Complessivamente in Sicilia nell’anno scolastico 2011/2012 lavoreranno 8.652 insegnanti nella scuola per l’infanzia, 17.455 nella scuola primaria, 14.516 insegnanti nella scuola secondaria di primo grado, mentre saranno 8.247 gli insegnanti di sostegno per tutti gli ordini.
Le cifre, riportate nel dettaglio nella tabella  a fronte riflettono più o meno l’estensione e la densità abitativa delle province: i numeri più alti li troviamo a  Palermo e a Catania (saranno oltre diecimila in tutto  gli insegnanti che, dalla scuola per l’infanzia alla media, saranno alla  cattedra l’anno prossimo). Arriva a oltre quota seimila Messina, si scende poi fino al fanalino di coda rappresentato da Enna che si ferma a quota 2061.
Secondo le stime e le proposte  della Cisl sarebbero possibili per il 2011/2012 su tutto il territorio nazionale 65.000 immissioni in ruolo per l’anno scolastico 2011- 2012 (cifra complessiva relativa a docenti e personale Ata). Si tratta di stime indicative e riferite anche alle scuole superiori: secondo l’organizzazione sindacale per quanto riguarda i docenti in Sicilia ci saranno presumibilmente il 1° settembre 2011 2.884 cessazioni dal servizio, 1.773 disponibilità già esistenti, 1.998 docenti in esubero e  2.534 tagli: sommando le prime due cifre e sottraendo le ultime due ci dovrebbero essere 125 possibilità di immissioni in ruolo. Una cifra che metterebbe la vasta Sicilia nelle retroguardie, in fondo alla “hit parade”, seguita solo dalla piccolissima  Basilicata con 89 possibili assunzioni.
Va un po’ meglio per il personale Ata. Sono in previsione 897 cessazioni a cui si aggiungono 2.800  disponibilità già esistenti: sottraendo 1.450 unità che se ne vanno con i tagli restano 2.247 opportunità per possibili assunzioni. Ottavo posto dunque per l’Isola dopo la Lombardia ( in cui si prevedono ben 7168 assunzioni Ata) Campania, Lazio, Piemonte, Veneto, Emilia Romagna e Puglia. In Sicilia il pubblico impiego per due generazioni ha fatto la parte del leone nel settore occupazione, e la scuola ha rappresentato una buona fetta del pubblico impiego. Le cifre delle stime della Cisl fanno pensare che le cose stanno cambiando.
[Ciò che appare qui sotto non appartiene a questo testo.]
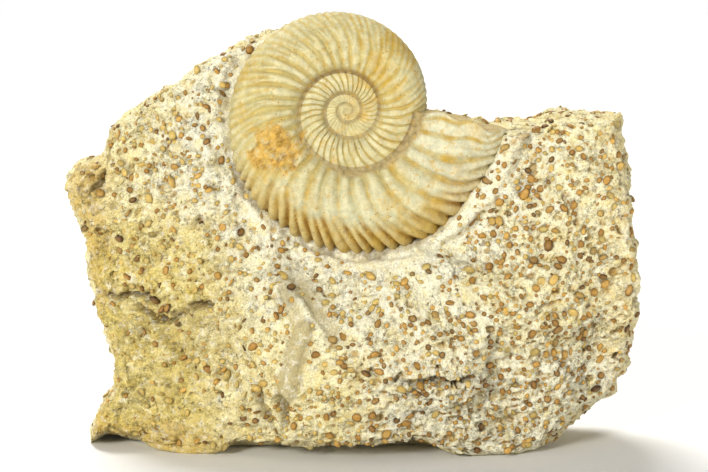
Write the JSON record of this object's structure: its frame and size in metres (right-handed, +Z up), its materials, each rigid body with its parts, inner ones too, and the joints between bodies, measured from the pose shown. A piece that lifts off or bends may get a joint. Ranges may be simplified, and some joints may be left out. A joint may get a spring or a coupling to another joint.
{
  "type": "ammonite fossil on a limestone block",
  "caption": "Upright broken block of cream oolitic limestone with a ribbed, coiled ammonite standing in relief at the top of its front face.",
  "frame": {"origin": "middle of the bounding box in X and Y, on the flat sole that the block stands on", "axes": "+X to the right as the fossil face is seen, -Y out of the fossil face, +Z up"},
  "size_m": [0.1254, 0.062, 0.0951],
  "materials": {
    "limestone": "dull, granular broken limestone, whitish where it was air-abraded and ochre where it is weathered",
    "ammonite_calcite": "smooth satin calcite with ochre stain in the furrows between the ribs",
    "iron_ooid": "small rounded brown iron ooids, satin"
  },
  "bodies": {
    "root": {"oolitic_limestone_block": "limestone", "ammonite_shell": "ammonite_calcite"}
  },
  "joints": []
}
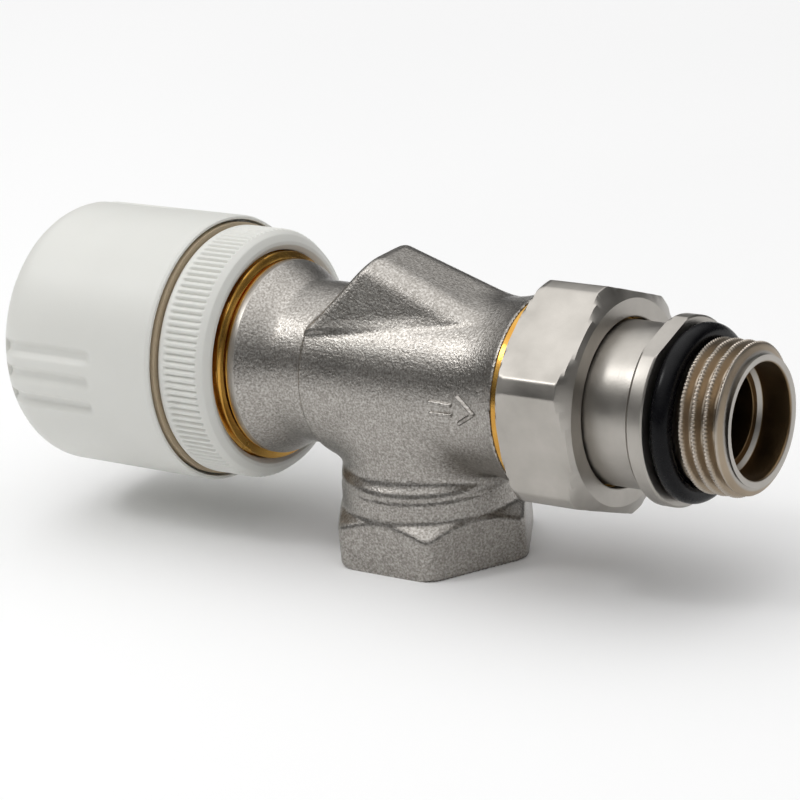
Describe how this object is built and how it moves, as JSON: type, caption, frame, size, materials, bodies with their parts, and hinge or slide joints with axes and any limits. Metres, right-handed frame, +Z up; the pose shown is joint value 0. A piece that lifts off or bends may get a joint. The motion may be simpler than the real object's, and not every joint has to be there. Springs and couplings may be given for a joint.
{
  "type": "radiator valve",
  "caption": "Reverse-angle radiator valve with a white handwheel head, ring nut, downward threaded port, union nut and O-ring sealed threaded tailpiece.",
  "frame": {"origin": "centre of the pipe port's mouth, at the bottom face of its hexagon", "axes": "+Z up, away from the pipe; +X along the main axis from the handwheel to the radiator thread; the flow arrow is on the -Y side"},
  "size_m": [0.1179, 0.0388, 0.0449],
  "materials": {
    "cast_nickel": "matt nickel plate over a grainy hot-pressed brass skin",
    "turned_nickel": "satin nickel plate over turned brass",
    "raw_brass": "bare turned brass",
    "stainless": "ground stainless steel",
    "white_plastic": "warm white moulded plastic, satin",
    "beige_plastic": "beige moulded plastic",
    "black_rubber": "black rubber, slightly glossy",
    "gasket_fibre": "green compressed fibre"
  },
  "bodies": {
    "valve": {"valve_body": "cast_nickel", "bonnet": "raw_brass", "bonnet_o_ring": "black_rubber", "gland_nut": "raw_brass", "gland_o_ring": "black_rubber", "gland_washer": "beige_plastic", "return_spring": "stainless"},
    "stem": {"stem_pin": "stainless", "spindle": "raw_brass", "spring_cup": "stainless", "spindle_clip": "stainless", "disc_holder": "raw_brass", "valve_disc": "black_rubber", "disc_nut": "raw_brass"},
    "head": {"guide_sleeve": "beige_plastic", "snap_ring": "stainless", "cover_disc": "beige_plastic"},
    "ring": {"ring_nut": "white_plastic"},
    "wheel": {"handwheel": "white_plastic", "drive_bush": "beige_plastic"},
    "pusher": {"pusher": "beige_plastic"},
    "tail": {"tailpiece": "turned_nickel", "thrust_ring": "raw_brass", "tail_o_ring": "black_rubber", "union_gasket": "gasket_fibre"},
    "nut": {"union_nut": "turned_nickel"}
  },
  "joints": [
    {"name": "wheel_turn", "type": "hinge", "parent": "head", "child": "wheel", "pos_m": [-0.05, 0, 0.0255], "axis": [1, 0, 0], "range_deg": [0, 630]},
    {"name": "pusher_travel", "type": "slide", "parent": "head", "child": "pusher", "axis": [1, 0, 0], "range_m": [0, 0.0035]},
    {"name": "stem_travel", "type": "slide", "parent": "valve", "child": "stem", "axis": [1, 0, 0], "range_m": [0, 0.0035], "deforming": ["return_spring"]},
    {"name": "ring_turn", "type": "hinge", "parent": "head", "child": "ring", "pos_m": [-0.029, 0, 0.0255], "axis": [-1, 0, 0], "range_deg": [0, 1080]},
    {"name": "head_travel", "type": "slide", "parent": "valve", "child": "head", "axis": [-1, 0, 0], "range_m": [0, 0.0045]},
    {"name": "union_nut_turn", "type": "hinge", "parent": "tail", "child": "nut", "pos_m": [0.0285, 0, 0.0255], "axis": [1, 0, 0], "range_deg": [0, 900]},
    {"name": "tail_travel", "type": "slide", "parent": "valve", "child": "tail", "axis": [1, 0, 0], "range_m": [0, 0.00453]}
  ],
  "couplings": [
    {"joint": "wheel_turn", "follows": "pusher_travel", "rad_per_m": 3141.6},
    {"joint": "stem_travel", "follows": "pusher_travel", "ratio": 1},
    {"joint": "ring_turn", "follows": "head_travel", "rad_per_m": 4188.8},
    {"joint": "union_nut_turn", "follows": "tail_travel", "rad_per_m": 3463.7}
  ]
}
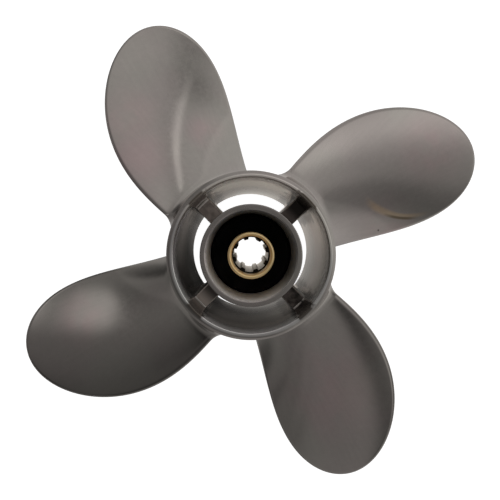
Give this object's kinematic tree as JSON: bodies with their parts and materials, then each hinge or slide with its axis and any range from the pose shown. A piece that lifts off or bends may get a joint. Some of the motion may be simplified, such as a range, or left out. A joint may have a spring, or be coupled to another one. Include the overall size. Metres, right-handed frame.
{
  "type": "outboard motor propeller",
  "caption": "Right-hand outboard propeller with skewed blades on a through-hub exhaust casting, with a rubber bushing and a splined brass sleeve.",
  "frame": {"origin": "on the shaft's axis, at the aft rim of the outer hub, which is the lowest face", "axes": "+Z along the shaft's axis, pointing forward to the gearcase; a web's middle lies 44 degrees from +X towards +Y"},
  "size_m": [0.2156, 0.2156, 0.092],
  "materials": {
    "cast_steel": "satin cast stainless steel, warm grey",
    "bushing_rubber": "matte black moulded rubber",
    "sleeve_brass": "turned brass with a machined face"
  },
  "bodies": {
    "root": {"outer_hub": "cast_steel", "inner_hub": "cast_steel", "web_1": "cast_steel", "web_2": "cast_steel", "web_3": "cast_steel", "web_4": "cast_steel", "blade_1": "cast_steel", "blade_2": "cast_steel", "blade_3": "cast_steel", "blade_4": "cast_steel", "rubber_bushing": "bushing_rubber", "splined_sleeve": "sleeve_brass"}
  },
  "joints": []
}
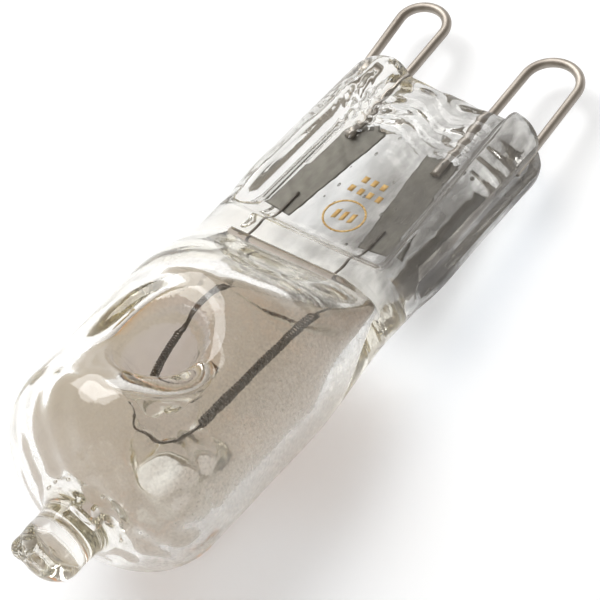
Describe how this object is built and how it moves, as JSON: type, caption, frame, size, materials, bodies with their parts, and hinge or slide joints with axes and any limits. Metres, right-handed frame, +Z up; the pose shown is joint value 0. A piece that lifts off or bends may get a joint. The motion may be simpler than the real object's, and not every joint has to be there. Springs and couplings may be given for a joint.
{
  "type": "halogen capsule bulb",
  "caption": "Small clear quartz lamp: a round bulb pressed flat at one end round looped pins, with sealing foils and a coiled filament hooked on a glass post.",
  "frame": {"origin": "centre of the bounding box, on the surface that the lamp lies on", "axes": "+Z up from the surface; +Y along the lamp from the exhaust tip to the looped pins, which point a little down as the lamp lies on its shoulder and the end of its seal; +X to the right pin"},
  "size_m": [0.014, 0.0454, 0.0152],
  "materials": {
    "quartz": "clear fire-polished",
    "pin_metal": "dull drawn wire",
    "foil_metal": "matte grey foil",
    "filament_metal": "dark drawn wire",
    "print": "ochre ink mark"
  },
  "bodies": {
    "root": {"quartz_envelope": "quartz", "looped_pin_left": "pin_metal", "looped_pin_right": "pin_metal", "sealing_foil_left": "foil_metal", "sealing_foil_right": "foil_metal", "filament": "filament_metal"}
  },
  "joints": []
}
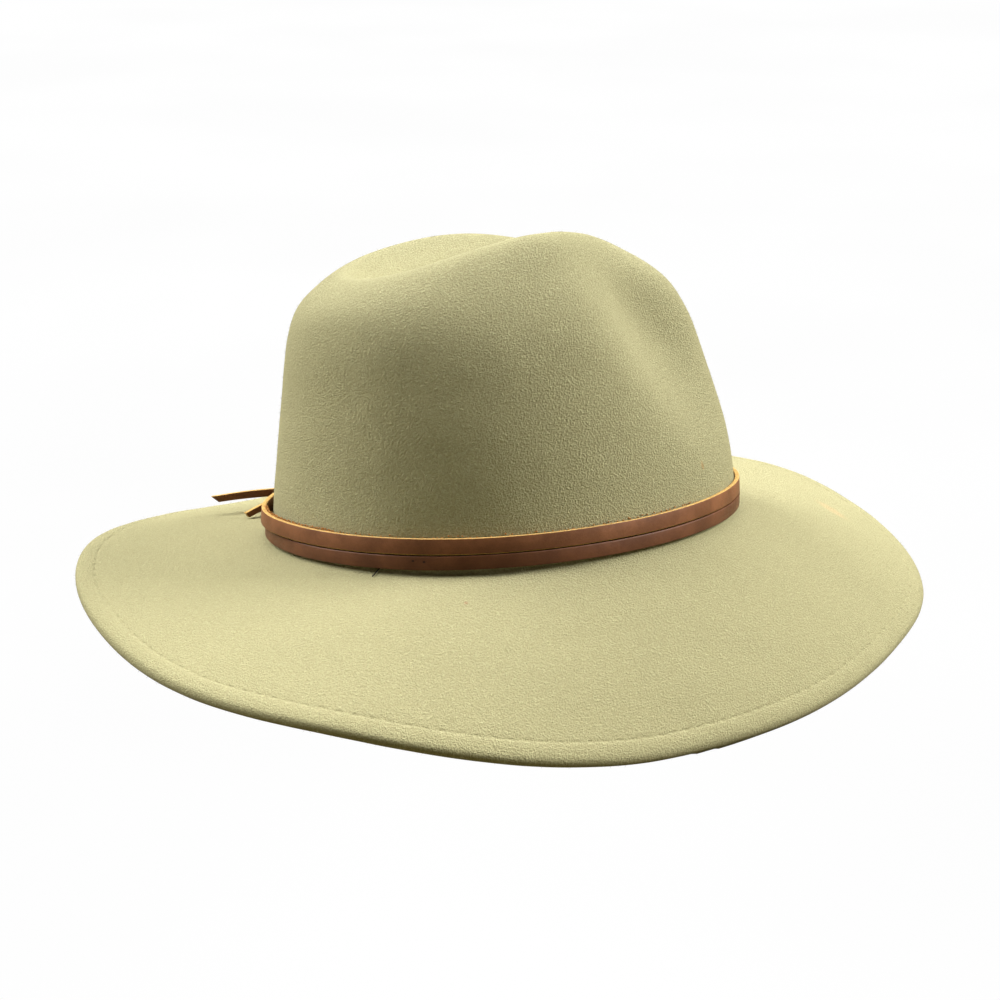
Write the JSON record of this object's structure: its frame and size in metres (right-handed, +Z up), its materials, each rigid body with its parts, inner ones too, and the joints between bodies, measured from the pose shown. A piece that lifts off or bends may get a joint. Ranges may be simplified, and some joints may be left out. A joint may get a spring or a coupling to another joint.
{
  "type": "wide-brim felt hat",
  "caption": "Wide-brim fedora of pale wool felt with a creased, pinched crown, a soft hemmed brim and a thin brown leather strap wound round the crown and tied at the back.",
  "frame": {"origin": "centre of the hat's outline seen from above, on the surface that the brim edge rests on", "axes": "+Z up, the front of the hat faces -Y and the wearer's left is +X"},
  "size_m": [0.3236, 0.3725, 0.1657],
  "materials": {
    "felt": "matte",
    "strap_leather": "satin"
  },
  "bodies": {
    "root": {"felt_body": "felt", "strap_lower_turn": "strap_leather", "strap_upper_turn": "strap_leather", "strap_knot": "strap_leather", "strap_end_long": "strap_leather", "strap_end_short": "strap_leather"}
  },
  "joints": []
}
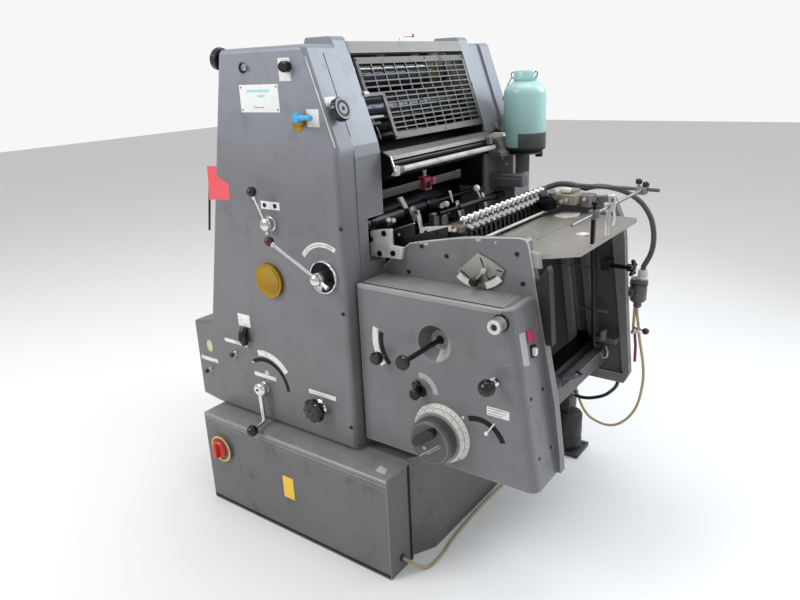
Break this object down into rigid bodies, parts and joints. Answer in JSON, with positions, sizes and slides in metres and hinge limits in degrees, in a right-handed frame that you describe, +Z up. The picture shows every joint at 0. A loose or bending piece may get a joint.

Anche se a farne le spese magari è chi sognava di fare l’insegnante fin da piccolo e non chi nella scuola ha trovato quello una volta  si chiamava “il posto”.
 

 
L’approfondimento. Il nuovo volto del pubblico impiego
 
L’ultimo concorso nella scuola per docenti è stato bandito dodici anni fa, nel 1999. In Sicilia, come nel Mezzogiorno, la scuola, la sanità, la pubblica amministrazione in generale, sono stati settori in cui, negli anni Settanta in particolare, ci sono stati massicci arruolamenti di personale a volte con concorsi non particolarmente complicati, a volte “ope legis”, cioè tramite leggi di stabilizzazione. Oggi la situazione è diversa. I concorsi nella pubblica amministrazione  a livello nazionale sono pochi, piuttosto difficili e al massimo per due o tre centinaia di posti; le graduatorie spesso restano ferme per anni, per mancanza di fondi, prima che vengano assunti i vincitori e gli idonei. La crescita esponenziale del numero dei pubblici dipendenti avvenuta negli anni passati non è economicamente sostenibile per il nostro Paese. Il pubblico impiego per due generazioni è stato un lavoro ben retribuito e tutto sommato poco faticoso; particolarmente attraente in regioni come quelle del Mezzogiorno in cui nel settore privato dilagava e dilaga ancora oggi il lavoro nero, grigio e sottopagato. E allora forse la soluzione sta nel ridurre la differenza. Con maggiori controlli nelle imprese private, per rendere il lavoro nel settore privato attraente quanto quello pubblico, che, per troppo tempo poco produttivo, tende a ridursi ogni giorno di più.